▶ **WHAT THIS TASK INVOLVES**
Return only the lines from the top of the material through the line marked by "self.points, self.faces = [], []", unaltered.

▶ **RAW DATA**
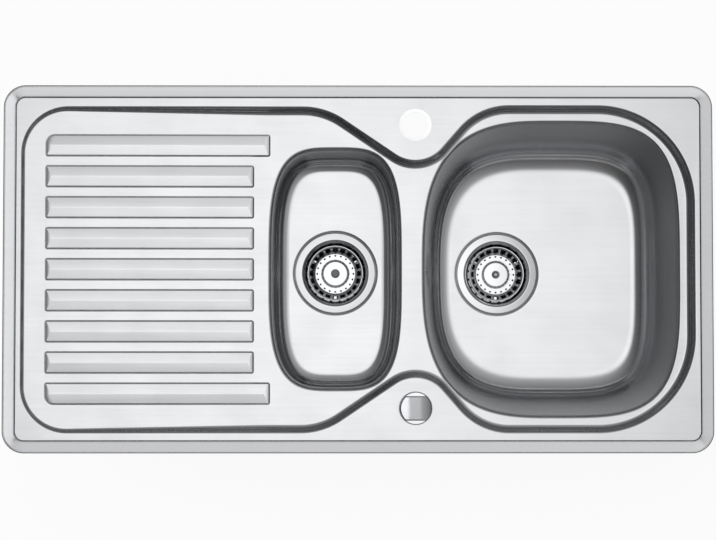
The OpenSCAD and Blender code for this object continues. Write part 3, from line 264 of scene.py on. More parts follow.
class Skin:
    """Collects points in millimetres and the faces between them."""

    def __init__(self):
        self.points, self.faces = [], []

    def ring(self, points):
        first = len(self.points)
        self.points += [Vector(p) for p in points]
        return list(range(first, len(self.points)))

    def hoop(self, x, y, z, radius, steps, start=0.0):
        """A level, round ring."""
        return self.ring([(p.x, p.y, z) for p in circle(x, y, radius, steps, start)])

    def bridge(self, a, b, skip=(), closed=True):
        """Quads between two rings of as many points."""
        for i in range(len(a) if closed else len(a) - 1):
            if i not in skip:
                k = (i + 1) % len(a)
                self.faces.append((a[i], a[k], b[k], b[i]))

    def loft(self, rings, closed=True):
        """Quads from each ring to the next."""
        for a, b in zip(rings, rings[1:]):
            self.bridge(a, b, closed=closed)

    def fan(self, ring, centre):
        middle = self.ring([centre])[0]
        for i in range(len(ring)):
            self.faces.append((ring[i], ring[(i + 1) % len(ring)], middle))

    def fill(self, outer, holes, lift, flat=lambda p: (p.x, p.y), lines=(), extra=()):
        """Triangles inside a loop and outside holes, along given lines and through extra points."""
        keys, plan, edges = [], [], []
        for loop in [outer, *holes]:
            first = len(keys)
            keys += loop
            plan += [flat(self.points[k]) for k in loop]
            edges += [(first + i, first + (i + 1) % len(loop)) for i in range(len(loop))]
        place = {k: i for i, k in enumerate(keys)}
        for end in [*(end for line in lines for end in line), *extra]:
            if end not in place:
                place[end] = len(plan)
                keys.append(None)
                plan.append(end)
        edges += [(place[a], place[b]) for a, b in lines]
        at, _, faces, origin, _, _ = delaunay_2d_cdt([Vector(p) for p in plan], edges, [], 0, 1e-7)
        index = []
        for p, source in zip(at, origin):
            known = [keys[i] for i in source if keys[i] is not None]
            index.append(known[0] if known else self.ring([lift(p.x, p.y)])[0])
        bounds = [[flat(self.points[k]) for k in loop] for loop in [outer, *holes]]
        boxes = [(min(p[0] for p in b), max(p[0] for p in b), min(p[1] for p in b),
                  max(p[1] for p in b)) for b in bounds]
        for face in faces:
            x = sum(at[i].x for i in face) / 3
            y = sum(at[i].y for i in face) / 3
            within = [box[0] < x < box[1] and box[2] < y < box[3] and inside((x, y), loop)
                      for box, loop in zip(boxes, bounds)]
            if within[0] and not any(within[1:]):
                self.faces.append(tuple(index[i] for i in face))

    def mesh(self, name, upward):
        """A mesh in metres. An open skin faces up, and a closed one faces outwards."""
        mesh = bpy.data.meshes.new(name)
        mesh.from_pydata([p / 1000 for p in self.points], [], self.faces)
        work = bmesh.new()
        work.from_mesh(mesh)
        bmesh.ops.remove_doubles(work, verts=work.verts, dist=1e-7)
        loose = [v for v in work.verts if not v.link_faces]
        bmesh.ops.delete(work, geom=loose, context="VERTS")
        shade(work, upward)
        work.to_mesh(mesh)
        work.free()
        return mesh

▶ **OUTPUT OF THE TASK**
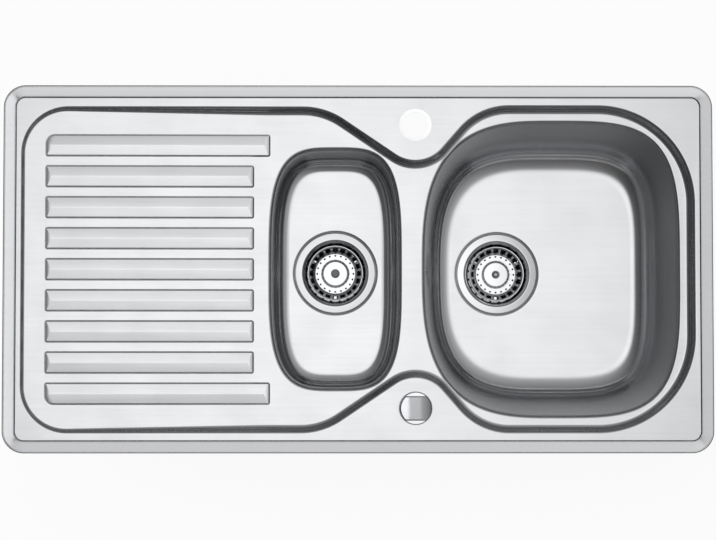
The OpenSCAD and Blender code for this object continues. Write part 3, from line 264 of scene.py on. More parts follow.
class Skin:
    """Collects points in millimetres and the faces between them."""

    def __init__(self):
        self.points, self.faces = [], []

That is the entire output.